What do we see here then? A bunch of bananas posed near a twisting Kodak test chart; further on a color wheel is associated with a vase from which a black rod juts out; a compass rose is juxtaposed with a suitcase; a sponge, with a chromatic scale in the shape of a flattened nautilus shell; a candle, with the Itten color wheel; a stoneware jug, with motifs indicating measures of the speed of rotation; an aquarium and goldfish, with primary print colors; a pile of dishes, with the visual scientific diagrams of a planisphere; fuzzy-edged circles of primary colors, with a green bottle; a maze looking like a flattened out version of the brain’s convolutions, with a pair of binoculars. So many combinations between the concrete and the abstract, so many memento moris (perishable fruit, animals, candle) that have long figured in the artist’s work. Mercier practices collage, or, as he himself puts it, “how two objects, placed together, can create a radically different object… This brings to mind Godard when he formulated this curious equation, 1+1 = 3, meaning, with regard to editing, which is a form of collage, that one image plus another image yields a third image in the mind of the viewer.”

Each of the works in this series is actually a trilogy. The tension between the two objects creates a mystery, a stimulating question between reality, the object, its referent and the viewer, who is meant to fill the vacuum between the two using their own tools.

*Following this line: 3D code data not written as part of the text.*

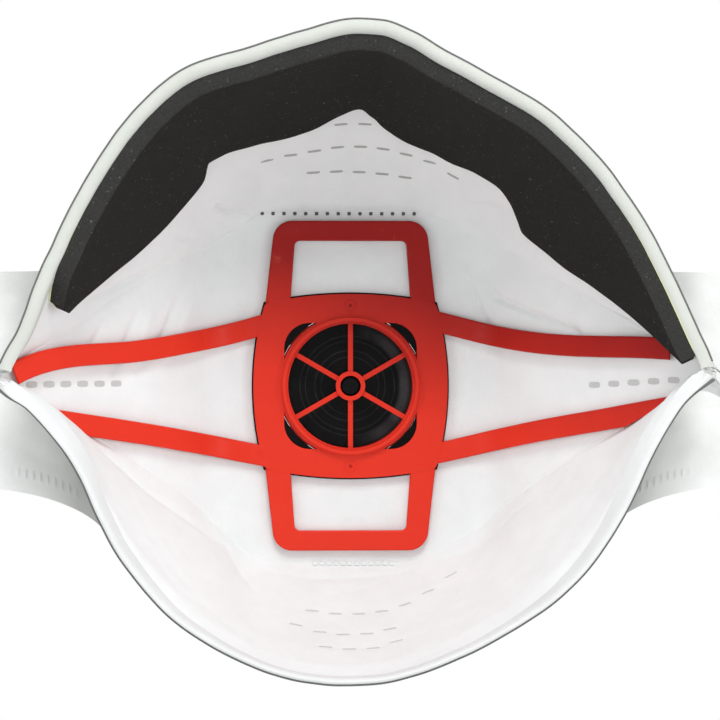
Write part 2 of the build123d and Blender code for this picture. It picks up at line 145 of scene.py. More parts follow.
def plan(x, layer):
    """Plan position of the front's skin: flat front, rounded bends and straight flanks."""
    tangent = BEND_R * math.tan(FLANK / 2)
    bend_start = BEND_X - tangent
    bend_end = BEND_X + tangent * math.cos(FLANK)
    across = np.abs(x)
    turn = np.where(across < bend_end, np.arcsin(np.clip((across - bend_start) / BEND_R, 0, 1)), FLANK)
    y = FRONT_Y - BEND_R * (1 - np.cos(turn)) - np.clip(across - bend_end, 0, None) * math.tan(FLANK)
    return x + np.sign(x) * np.sin(turn) * layer, y + np.cos(turn) * layer


def distance_to_line(points, line):
    """Each point's distance to a line of points, and how far along it the nearest place is, from 0 to 1."""
    line = np.array(line, float)
    best = np.full(points.shape[:-1], 1e9)
    along = np.zeros_like(best)
    for i, (start, end) in enumerate(zip(line[:-1], line[1:])):
        step = end - start
        t = np.clip(((points - start) @ step) / max(step @ step, 1e-9), 0, 1)
        distance = np.linalg.norm(points - start - t[..., None] * step, axis=-1)
        nearer = distance < best
        best = np.where(nearer, distance, best)
        along = np.where(nearer, (i + t) / (len(line) - 1), along)
    return best, along


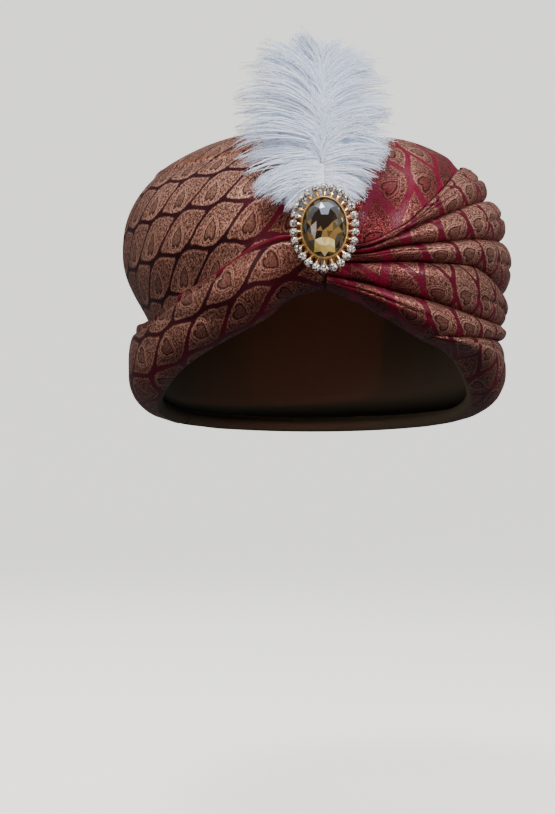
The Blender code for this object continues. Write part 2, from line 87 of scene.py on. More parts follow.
# %% Sweep
FLOOR_BELOW = 0.46
SWEEP_FLAT, SWEEP_RADIUS, SWEEP_BEND, SWEEP_HEIGHT, SWEEP_SIDES = 0.6, 3.4, 1.4, 4.5, 96
PLASTER, PLASTER_ROUGHNESS = (0.72, 0.71, 0.68), 0.9
PLASTER_GLOW, PLASTER_GLOW_STRENGTH = (1.0, 0.995, 0.94), 1.28


def plain_material(name, colour, roughness, metallic=0.0):
    """A new material with one Principled shader, and that shader."""
    made = bpy.data.materials.new(name)
    made.use_nodes = True
    shader = made.node_tree.nodes["Principled BSDF"]
    shader.inputs["Base Color"].default_value = (*colour, 1.0)
    shader.inputs["Roughness"].default_value = roughness
    shader.inputs["Metallic"].default_value = metallic
    return made, shader


def sweep_line():
    """The sweep's side view: out along the floor, round a quarter turn and up the wall."""
    bend = [math.radians(a) for a in range(0, 91, 6)]
    start = SWEEP_RADIUS - SWEEP_BEND
    line = [(start + SWEEP_BEND * math.sin(a), SWEEP_BEND * (1 - math.cos(a))) for a in bend]
    return [(SWEEP_FLAT, 0.0)] + line + [(SWEEP_RADIUS, SWEEP_HEIGHT)]


bm = bmesh.new()
rings = []
for radius, height in sweep_line():
    ring = []
    for k in range(SWEEP_SIDES):
        angle = 2 * math.pi * k / SWEEP_SIDES
        spot = (radius * math.cos(angle), radius * math.sin(angle), height - FLOOR_BELOW)
        ring.append(bm.verts.new(spot))
    rings.append(ring)
bm.faces.new(rings[0])
for low, high in zip(rings, rings[1:]):
    for k in range(SWEEP_SIDES):
        after = (k + 1) % SWEEP_SIDES
        bm.faces.new((low[after], low[k], high[k], high[after]))
mesh = bpy.data.meshes.new("sweep")
bm.to_mesh(mesh)
bm.free()
mesh.shade_smooth()
plaster, plaster_shader = plain_material("plaster", PLASTER, PLASTER_ROUGHNESS)
plaster_shader.inputs["Emission Color"].default_value = (*PLASTER_GLOW, 1.0)
plaster_shader.inputs["Emission Strength"].default_value = PLASTER_GLOW_STRENGTH
mesh.materials.append(plaster)
sweep = added("sweep", mesh)
sweep.visible_glossy = False
sweep.visible_diffuse = False
print("sweep faces:", len(mesh.polygons))

# %% [markdown]
# ## The light
# The light is soft and comes from above and in front, as in a shop. Each lamp is a square
# panel, because a wide source gives satin a broad sheen where a small one would give sparks.
# A weak warm panel stands low on one side, and another near the ground gives the rim a faint
# red glow. One behind parts the crown from the ground. The last two are kept out of
# reflections, since metal thread seen at a flat angle would mirror them as a milky edge.

# %% Lights
PANELS = (
    # name, place, width, power, colour
    ("key", (-0.25, -0.75, 1.25), 0.42, 27.0, (1.0, 0.985, 0.96)),
    ("top", (0.35, 0.05, 1.05), 0.5, 4.0, (1.0, 0.99, 0.98)),
    ("side", (-1.00, -1.00, 0.00), 0.5, 5.5, (1.0, 0.82, 0.74)),
    ("fold", (1.05, -0.72, 0.42), 0.30, 17.0, (1.0, 0.97, 0.95)),
    ("glow", (0.05, -0.95, -0.80), 0.5, 5.0, (1.0, 0.26, 0.14)),
    ("back", (-0.45, 1.15, 0.80), 0.6, 12.0, (1.0, 0.97, 0.95)),
)
UNSEEN_IN_GLOSS = ("glow", "back")
AIM = Vector((0.0, 0.0, -0.08))
SKY, SKY_STRENGTH = (0.86, 0.89, 0.93), 0.13

for name, spot, width, power, colour in PANELS:
    panel = bpy.data.lights.new(name, "AREA")
    panel.size = width
    panel.energy = power
    panel.color = colour
    lamp = added(name, panel)
    lamp.location = spot
    lamp.rotation_euler = (AIM - Vector(spot)).to_track_quat("-Z", "Y").to_euler()
    lamp.visible_glossy = name not in UNSEEN_IN_GLOSS
sky = bpy.data.worlds.new("sky")
sky.use_nodes = True
sky.node_tree.nodes["Background"].inputs["Color"].default_value = (*SKY, 1.0)
sky.node_tree.nodes["Background"].inputs["Strength"].default_value = SKY_STRENGTH
bpy.context.scene.world = sky
print("lights:", len(PANELS))

# %% [markdown]
# ## The turban's own measures
# A tied turban has no drawing, so its form is written down as it was measured: how high, wide
# and deep it stands, and how far below the crown's top each fold's edge runs as one walks
# round it. Turns are degrees from the front, towards the viewer's right, and drops are shares
# of the height. The same few sizes shaped the solid model, and the cloth follows them here,
# only far more finely.

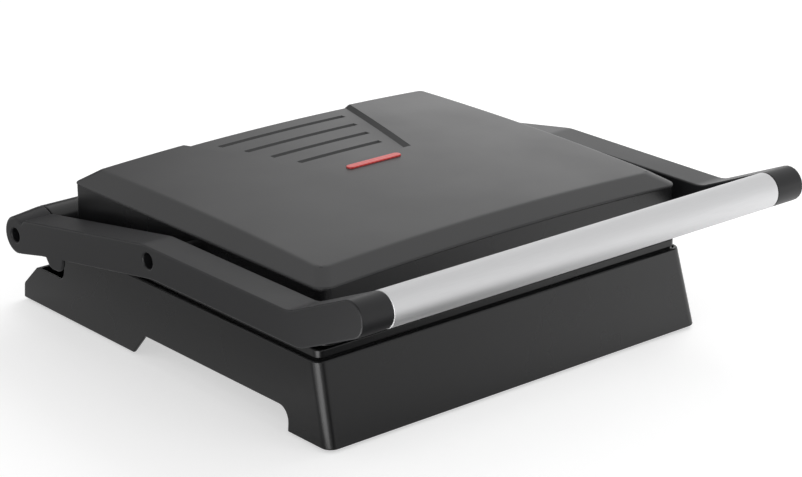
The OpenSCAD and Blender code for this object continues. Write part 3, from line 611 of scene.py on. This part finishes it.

In the “street” gallery (where Mercier’s interest in museums can be seen), the artist has composed a cityscape. Playing on the transformation of standards, the setting rewrites our relationship to the outside world and our way of perceiving forms around us. Mercier makes use of three distinct elements. A bike is leaning against a column sporting three circles in the primary colors that are slashed by a single black stripe of spray paint. Nearby, a bench made up of two lengths of underground PVC pipe seems to offer us a seat. And finally a streetlamp, whose design recalls the shape and dimensions of basketball hoops, conjures up both city playgrounds and the light fixtures that Gino Sarfatti came up with in the 1960s.

The artist’s references are part of a common ground for identifying objects, yet his allusions never suffice by themselves. The meaning of the work doesn’t draw on any self-referentiality. The pieces only count thanks to their capacity both to connect with greater fields of cultural reference, and to fit into a particular political and social field.

The visit continues in the “natural history museum” gallery (where Mercier’s interest in forms of popular culture can be seen). Plunged in darkness, a kind of large display case, a legacy of museums, is home to a pair of axolotls. Diorama, vivarium, aquarium, theater and system for display, the space is an unspecified landscape where the idea of the box within a box multiplies the representational filters. Introduced to Europe in the 18th century, axolotls are “walking fish” that apparently run counter to typical assumptions about evolution, having gone from land back to water. Throughout their lives, they remain in the larval state.

Just as the objects taken as a whole introduce the immediacy of daily life into the show, the axolotls break down any distance, even arouse the viewer’s empathy. Unlike the diorama, which was merely a successful form of illusionism, a popularization of science through spectacle, only the literalness of objects exists here. This work of art brings us back to our depiction of origins and leads us to reflect on our pre-established templates for knowledge and representation.

Throughout the show Mathieu Mercier pursues his reevaluation of standards for production and hence for the mental depiction of objects, forms and images. He turns to elements of formal vocabulary related to the 1950s, that peak era for our faith in industry and standardization as factors in the notion of progress.